God’s expectations of right behaviour are engrafted into the human heart because we are made in the moral image of God. We experience moral guilt, both in ourselves and towards others, because we instinctively know when we have failed him.

Dealing with modern man

Schaeffer taught that the Christian gospel requires adequate communication between the apologist and the hearer. The apologist must take time to listen with openness to the hearer’s thoughts – in order to understand the terms which are familiar to him and then address him in those terms.

Thus real communication of the gospel requires the preacher to abandon clichés and mechanics and cling instead to precision and personal relevancy.

Most importantly, Schaeffer urged Christian apologists to ask the right questions. Every person has a set of fundamental ideas. As an apologist for Christianity, it is your job to discover those ideas.

Ask your hearer to explain what he really believes. Ask him to identify the logical conclusions of his presumptions. Keep your ears open for inconsistencies between his conclusions and the real world, and help him recognise the tension in which he is forced to live if there are discrepancies between his beliefs and reality.

Having identified inconsistencies of thought, Schaeffer would carefully push the hearer towards the logical conclusions of his premises.

Schaffer refers to this process as ‘taking the roof off’. The Christian must lovingly remove the shelter of invalid beliefs and assumptions under which the hearer attempts to live his life – thereby making the truth of the external world apparent.

The Christian apologist must simply and thoroughly confront the hearer with reality.

More about Christ

While Schaeffer’s apologetic method is effective, the attention he gives to proving that God exists indicates the challenge facing any Christian apologist in defending the seemingly incredible facts of the life, death, and resurrection of the incarnate Christ.

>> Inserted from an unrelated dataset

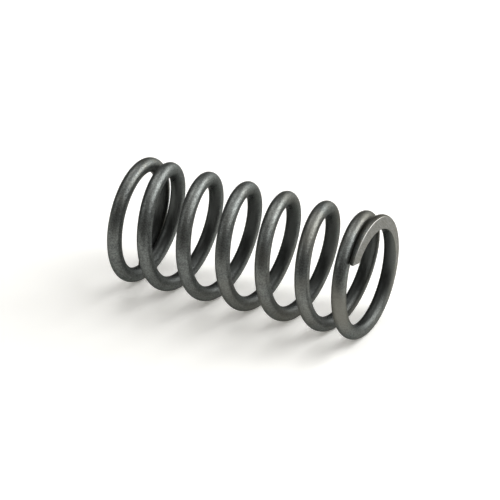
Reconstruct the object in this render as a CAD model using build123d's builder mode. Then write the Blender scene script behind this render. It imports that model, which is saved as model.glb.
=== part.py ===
from build123d import *
import math
import os

# A valve spring: one length of round wire wound right-handed, with both end
# coils closed against their neighbours and ground flat. It stands on its lower
# ground face, at z = 0, and its axis is Z. Sizes are in millimetres.

# The coil
wire_diameter = 3.0
mean_coil_diameter = 22.6   # across the coil, to the middle of the wire
free_length = 53.5          # between the two ground faces, with no load
total_turns = 7.6           # from one tip of the wire to the other
start_angle = 146.0         # degrees from +X to the lower tip

# The two ends, which are alike
closed_turns = 0.55         # of nearly flat winding, counted from the tip
closed_pitch = 1.1          # rise in one turn of that winding
transition_turns = 0.8      # over which the pitch opens to that of the active coils
tip_turns = 0.5             # over which the next coil bends the tip outward
tip_gap = 0.12              # air between the tip and the next coil
tip_thickness = 1.2         # wire left at the tip once its face is ground
shear_angle = 25.0          # slant of the cut end, longer on the outside

# How finely the wire's route is described
points_per_turn = 12

wire_radius = wire_diameter / 2
mean_radius = mean_coil_diameter / 2


def ramp_area(x):
    """The area from 0 to x under a smooth step that climbs from 0 to 1 between 0 and 1."""
    if x <= 0:
        return 0.0
    if x < 1:
        return x**3 - x**4 / 2
    return x - 1 / 2


# One turn from its tip, the wire has risen by its own thickness and the gap.
first_turn_rise = wire_diameter + tip_gap

# What the opening of the pitch adds within that first turn, and by the time
# that it is complete, for each millimetre between closed and active pitch.
opening_in_first_turn = transition_turns * ramp_area((1 - closed_turns) / transition_turns)
opening_in_all = transition_turns * ramp_area(1.0)
opening_after_first_turn = opening_in_all - opening_in_first_turn
end_turns = closed_turns + transition_turns

# The wire's centre starts and finishes this far inside the ground faces. It is
# negative, because grinding takes more than half of the tip.
tip_inset = tip_thickness - wire_radius

# The active pitch is what is left of the free length for the coils between.
centre_rise = free_length - 2 * tip_inset
closed_share = end_turns - 1 - opening_after_first_turn
active_turns = total_turns - 2 * end_turns + 2 * opening_after_first_turn
active_pitch = (centre_rise - 2 * (first_turn_rise + closed_pitch * closed_share)) / active_turns
opening = active_pitch - closed_pitch

# The tip's own slope brings the first turn to its rise.
tip_bend = 2 * (first_turn_rise - closed_pitch - opening * opening_in_first_turn) / tip_turns


def rise_from_tip(turns):
    """How far the wire's centre has risen, so many turns from its tip."""
    bend = tip_bend * (turns - tip_turns * ramp_area(turns / tip_turns))
    open_up = opening * transition_turns * ramp_area((turns - closed_turns) / transition_turns)
    return closed_pitch * turns + bend + open_up


def wire_centre(turns):
    """A point on the wire's centre line, so many turns up from the lower tip."""
    if turns < total_turns / 2:
        height = tip_inset + rise_from_tip(turns)
    else:
        height = free_length - tip_inset - rise_from_tip(total_turns - turns)
    angle = math.radians(start_angle + 360 * turns)
    return Vector(mean_radius * math.cos(angle), mean_radius * math.sin(angle), height)


# Beyond each tip the wire runs on, so that the shear has something to cut.
spare_length = wire_diameter
spare_turns = spare_length / (2 * math.pi * mean_radius)
steps = round(total_turns * points_per_turn)
step_turns = (total_turns + 2 * spare_turns) / steps

# The wire's slope where it is cut, as a rise for each millimetre around.
tip_slope = (closed_pitch + tip_bend) / (2 * math.pi * mean_radius)


def shear_plane(turns, way):
    """Across the wire at a tip: x is outward, y faces the next coil, z leaves the end."""
    centre = wire_centre(turns)
    outward = Vector(centre.X, centre.Y, 0).normalized()
    leaving = Vector(-outward.Y, outward.X, tip_slope).normalized() * way
    slant = math.radians(shear_angle)
    return Plane(
        origin=centre,
        x_dir=outward * math.cos(slant) + leaving * math.sin(slant),
        z_dir=leaving * math.cos(slant) - outward * math.sin(slant),
    )


with BuildPart() as valve_spring:
    # The wire, swept along its route, with its seam on the outside of the coil
    with BuildLine() as route:
        Spline(*[wire_centre(step * step_turns - spare_turns) for step in range(steps + 1)])
    start = route.line @ 0
    with BuildSketch(Plane(origin=start, x_dir=Vector(start.X, start.Y, 0), z_dir=route.line % 0)):
        Circle(wire_radius)
    sweep(is_frenet=True)

    # The tips, sheared off at a slant, up to the middle of the gap below the next coil
    for turns, way in ((0, -1), (total_turns, 1)):
        with Locations(shear_plane(turns, way)):
            with Locations((0, wire_radius + tip_gap / 2, 0)):
                Box(
                    2 * wire_diameter,
                    2 * wire_diameter,
                    2 * spare_length,
                    align=(Align.CENTER, Align.MAX, Align.MIN),
                    mode=Mode.SUBTRACT,
                )

    # Both ends, ground flat and square to the axis
    split(bisect_by=Plane.XY, keep=Keep.TOP)
    split(bisect_by=Plane.XY.offset(free_length), keep=Keep.BOTTOM)

valve_spring.part.label = "valve_spring"

os.makedirs("parts", exist_ok=True)
export_step(valve_spring.part, "parts/valve_spring.step")

print(f"outside diameter {mean_coil_diameter + wire_diameter:.2f}")
print(f"inside diameter {mean_coil_diameter - wire_diameter:.2f}")
print(f"active pitch {active_pitch:.3f}, wire slope at the tips {tip_slope:.4f}")
print(f"wire length {total_turns * 2 * math.pi * mean_radius:.0f}, volume {valve_spring.part.volume:.1f}")
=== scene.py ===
# %% [markdown]
# # A valve spring
# A valve spring is one length of round steel wire, wound into a coil and then
# ground flat at both ends. It lives inside an engine, where it pushes a valve
# shut some twenty times a second. The CAD model gives its sizes and its solid.
# This file gives it a finely divided wire, a steel finish, a floor, a camera
# and some lamps. Everything is in metres, with the coil standing along Z.

# %% Load the CAD model
import math

import bmesh
import bpy
from mathutils import Matrix, Vector


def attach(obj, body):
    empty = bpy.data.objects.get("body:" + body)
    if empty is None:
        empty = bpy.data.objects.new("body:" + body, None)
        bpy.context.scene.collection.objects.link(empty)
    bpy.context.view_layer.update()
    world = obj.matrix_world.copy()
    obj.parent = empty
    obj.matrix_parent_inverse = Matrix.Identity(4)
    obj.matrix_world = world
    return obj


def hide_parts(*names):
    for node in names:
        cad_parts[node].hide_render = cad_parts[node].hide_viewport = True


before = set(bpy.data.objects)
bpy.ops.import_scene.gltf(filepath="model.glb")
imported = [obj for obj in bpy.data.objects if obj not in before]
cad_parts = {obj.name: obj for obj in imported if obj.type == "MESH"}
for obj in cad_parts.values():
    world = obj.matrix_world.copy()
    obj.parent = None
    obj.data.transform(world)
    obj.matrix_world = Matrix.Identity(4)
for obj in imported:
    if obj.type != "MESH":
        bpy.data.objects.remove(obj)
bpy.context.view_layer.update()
mm = 0.001

# %% [markdown]
# ## The route of the wire
# The whole look of a coil comes from the route of its wire. Between the ends
# the pitch is even. Towards each end it falls smoothly, until the last part of
# the coil lies nearly flat against the next one, and the tip itself is bent a
# little so that it clears its neighbour. A formula suits this better than a
# drawn curve, because every point then lies on the same cylinder.

# %% Sizes of the coil
wire_radius = 1.5 * mm
coil_radius = 11.3 * mm          # from the axis to the middle of the wire
free_length = 53.5 * mm
total_turns = 7.6
start_angle = math.radians(146.0)

closed_turns = 0.55              # nearly flat, counted from the tip
closed_pitch = 1.1 * mm
transition_turns = 0.8           # over which the pitch opens
tip_turns = 0.5                  # over which the tip is bent outward
tip_gap = 0.12 * mm
tip_thickness = 1.2 * mm         # what grinding leaves of the tip
shear_slant = math.radians(25.0)


def ramp_area(x):
    """The area from 0 to x under a smooth step that climbs from 0 to 1."""
    if x <= 0:
        return 0.0
    return x**3 - x**4 / 2 if x < 1 else x - 0.5


# %% The pitch of the open coils
# What is left of the free length, once the ends are taken off, sets the pitch.
first_turn = 2 * wire_radius + tip_gap
open_first = transition_turns * ramp_area((1 - closed_turns) / transition_turns)
open_rest = transition_turns / 2 - open_first
end_turns = closed_turns + transition_turns
tip_inset = tip_thickness - wire_radius
closed_rise = first_turn + closed_pitch * (end_turns - 1 - open_rest)
open_turns = total_turns - 2 * end_turns + 2 * open_rest
open_pitch = (free_length - 2 * tip_inset - 2 * closed_rise) / open_turns
opening = open_pitch - closed_pitch
tip_bend = 2 * (first_turn - closed_pitch - opening * open_first) / tip_turns
print(f"pitch of the open coils {open_pitch / mm:.3f} mm")


# %% The middle of the wire, and a frame that travels along it
def rise_from_tip(turns):
    bend = tip_bend * (turns - tip_turns * ramp_area(turns / tip_turns))
    opened = opening * transition_turns * ramp_area((turns - closed_turns) / transition_turns)
    return closed_pitch * turns + bend + opened


def wire_centre(turns):
    """A point in the middle of the wire, so many turns up from the lower tip."""
    if turns < total_turns / 2:
        height = tip_inset + rise_from_tip(turns)
    else:
        height = free_length - tip_inset - rise_from_tip(total_turns - turns)
    angle = start_angle + math.tau * turns
    return Vector((coil_radius * math.cos(angle), coil_radius * math.sin(angle), height))


def wire_frame(turns):
    """A matrix on the wire's middle: x points out of the coil and z along the wire."""
    centre = wire_centre(turns)
    ahead = (wire_centre(turns + 0.001) - wire_centre(turns - 0.001)).normalized()
    out = Vector((centre.x, centre.y, 0)).normalized()
    side = ahead.cross(out)
    return Matrix.Translation(centre) @ Matrix((out, side, ahead)).transposed().to_4x4()


# %% [markdown]
# ## Growing the wire
# A curve with a round bevel would give a wire at once, but its ends couldn't be
# ground. So the wire is grown as a mesh: a circle is made at the lower tip, its
# edge is extruded, and the new ring is carried one step along the route. There
# are enough steps that the coil's outline stays smooth up close.

# %% Extrude a ring along the route
around = 40
steps_per_turn = 90
spare_turns = 0.04               # runs on beyond each tip, to be sheared off
steps = round((total_turns + 2 * spare_turns) * steps_per_turn)
stations = [s * (total_turns + 2 * spare_turns) / steps - spare_turns for s in range(steps + 1)]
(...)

At this point, I believe, the apologist must go beyond Schaeffer’s teachings. Schaffer has done a great work for simple theism in the postmodern world, but if we think our work complete once the existence of God has been validated, we have failed!

For our task is not just to introduce men to the reality of God, but to ‘make disciples’ of the triune God who reveals himself uniquely and explicitly in Jesus Christ.

Schaeffer offered a solid defence of simple theism when he explained that a person must ‘bow twice’ – submitting first in the realm of morals by admitting that God exists, and only afterwards submitting in the realm of redemption (‘obeying the gospel’) by admitting his need and believing in the Saviour.

Christ is the truth

Clearly, Schaeffer focused his labours on getting people to take the first step. But he would certainly agree that while we must seek to demonstrate the presence and character of God in the world, we must go further to set forth ‘Jesus Christ and him crucified’. Otherwise, we might as well argue for any organising principle behind reality or for a nameless sense of the divine.

We are not trying to inculcate mere spiritual awareness or moral improvement when we set out to share the gospel. Rather, we must present the explicit story of Christ Jesus.

Schaffer was right to insist that Christians should adhere to the ‘truth behind the gospel’, but we must surely major on ‘the truth of the gospel’ – showing that ‘truth’ is the person by whom alone we ‘come to the Father’ (John 14:6).